You see it is more complex and Hurt’s film makes the point clearly as he speaks to many rappers including the legendary Chuck D who plainly states “if you want to get signed to any recording deal, there is a prescriptive narrow element to what is salable and it does not include, socially thoughtful or reflective rap, like Fight the Power.”
My point is we are trying to control things we cannot, at least not through censorship.
Now why did I bother writing this post? I mean I mainly talk, and sometimes (whine) about edtech stuff in the classroom. This is a little off the mark from that.Well, censorship, plain and simple. It is not that it is always wrong, (though I am pretty opposed to it having read and understood the first amendment), it is just that when it comes to profit, it is never effective or applied. You can’t censor Nelly or Snoop Dog because they are too profitable. So maybe you can keep your kids from reading the word scrotum, but if they flip on BET or MTV well they will hear and see things more potent than the innocuous word scrotum.
Now for the tie in if thiere is one, to how this relates to the attempted ban on social-software in the classroom. Maybe you can ban blogs/social-software in schools but kids live outside the classroom most of the time. They will be exposed. They will be in chat rooms and on myspace/youtube/googglevideo/MTV whether you like it or not. Better to start thoughtful discussions (with kids) about how culture defines us, about just what is some rapper is saying, while he cradles his glock, or refers to some scantily clad women as a bitch, we better start talking about potential predators on the web, and a whole host of things that are dangerous and uncomfortable.
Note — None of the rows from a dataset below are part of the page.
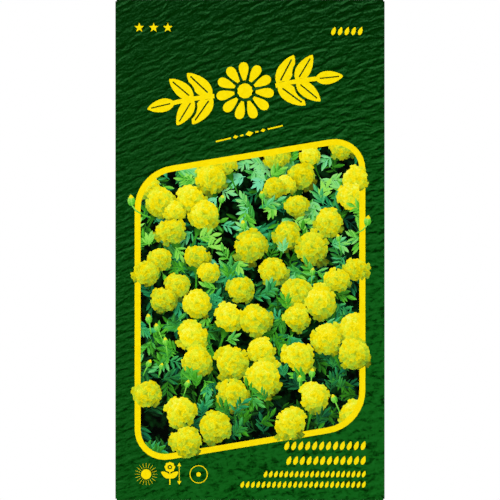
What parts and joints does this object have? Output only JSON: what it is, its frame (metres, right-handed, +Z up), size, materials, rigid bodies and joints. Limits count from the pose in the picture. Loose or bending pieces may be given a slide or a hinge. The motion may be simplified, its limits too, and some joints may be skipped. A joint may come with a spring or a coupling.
{
  "type": "seed packet",
  "caption": "Flat sealed paper packet of flower seed, lying on its back: a folded printed sheet with a lapped back seam and end flaps, round a sachet of loose seeds.",
  "frame": {"origin": "on the surface that the packet lies on, under the middle of its outline", "axes": "+Z up, the way the printed front faces; +Y towards the packet's top end; +X towards the right edge, seen from the front"},
  "size_m": [0.08, 0.149, 0.0037],
  "materials": {
    "printed_paper": "satin coated paper with a printed picture",
    "sachet_paper": "matt thin paper",
    "seed_husk": "dry and matt"
  },
  "bodies": {
    "root": {"envelope": "printed_paper", "sachet_back_web": "sachet_paper", "sachet_front_web": "sachet_paper", "seed_01": "seed_husk", "seed_02": "seed_husk", "seed_03": "seed_husk", "seed_04": "seed_husk", "seed_05": "seed_husk", "seed_06": "seed_husk", "seed_07": "seed_husk", "seed_08": "seed_husk", "seed_09": "seed_husk", "seed_10": "seed_husk", "seed_11": "seed_husk", "seed_12": "seed_husk", "seed_13": "seed_husk", "seed_14": "seed_husk", "seed_15": "seed_husk", "seed_16": "seed_husk", "seed_17": "seed_husk", "seed_18": "seed_husk", "seed_19": "seed_husk", "seed_20": "seed_husk", "seed_21": "seed_husk", "seed_22": "seed_husk", "seed_23": "seed_husk", "seed_24": "seed_husk", "seed_25": "seed_husk", "seed_26": "seed_husk", "seed_27": "seed_husk", "seed_28": "seed_husk", "seed_29": "seed_husk", "seed_30": "seed_husk", "seed_31": "seed_husk", "seed_32": "seed_husk", "seed_33": "seed_husk", "seed_34": "seed_husk", "seed_35": "seed_husk", "seed_36": "seed_husk"}
  },
  "joints": []
}
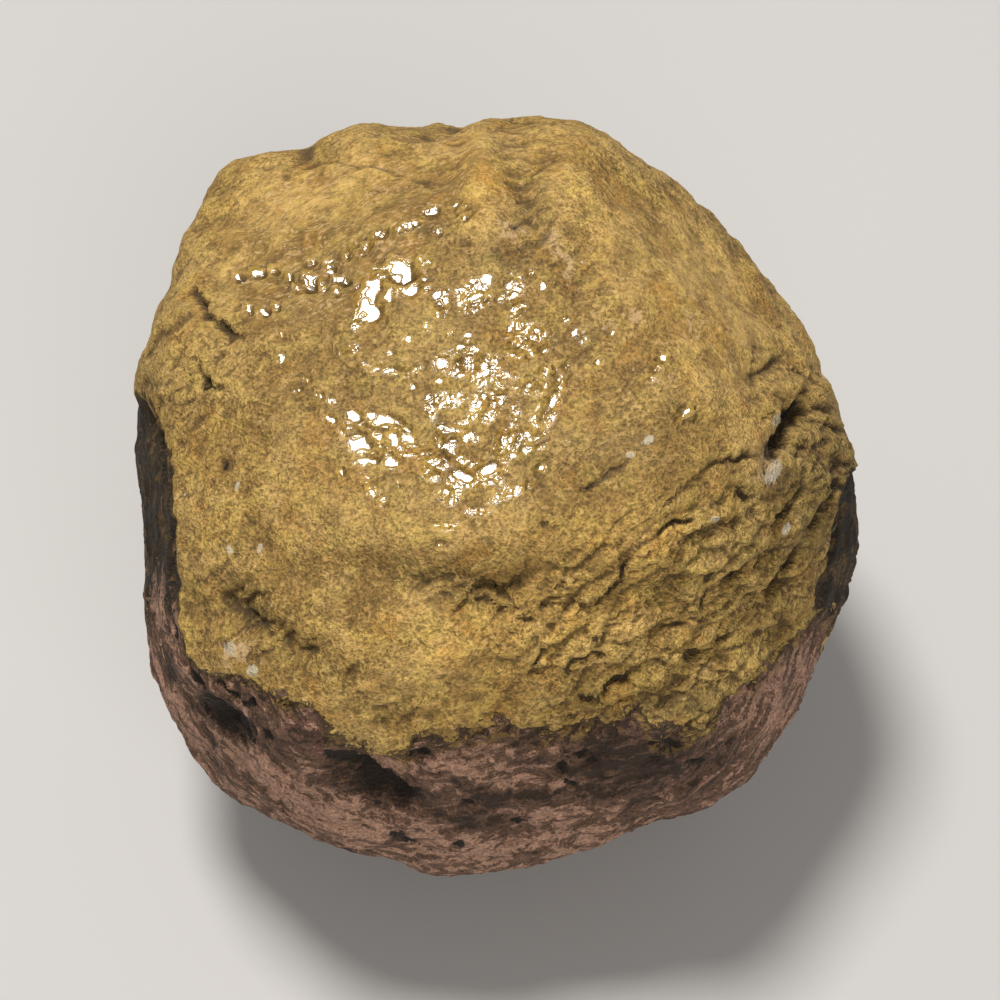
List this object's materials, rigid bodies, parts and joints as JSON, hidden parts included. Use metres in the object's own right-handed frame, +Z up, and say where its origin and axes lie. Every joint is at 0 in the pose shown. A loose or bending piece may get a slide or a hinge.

Perhaps it is time we talk to our kids rather than to pretend these things do not exist. Our approach to so many things in the classroom that are unplesant and controversial has been to block them out. This is certainly true of violent rap music and it is still a pretty potent cultural influence on young kids whether we discuss it in class or not. Lets stop blocking and start talking with and to our kids, or we could just let them figure it out for themselves, either way they will be exposed.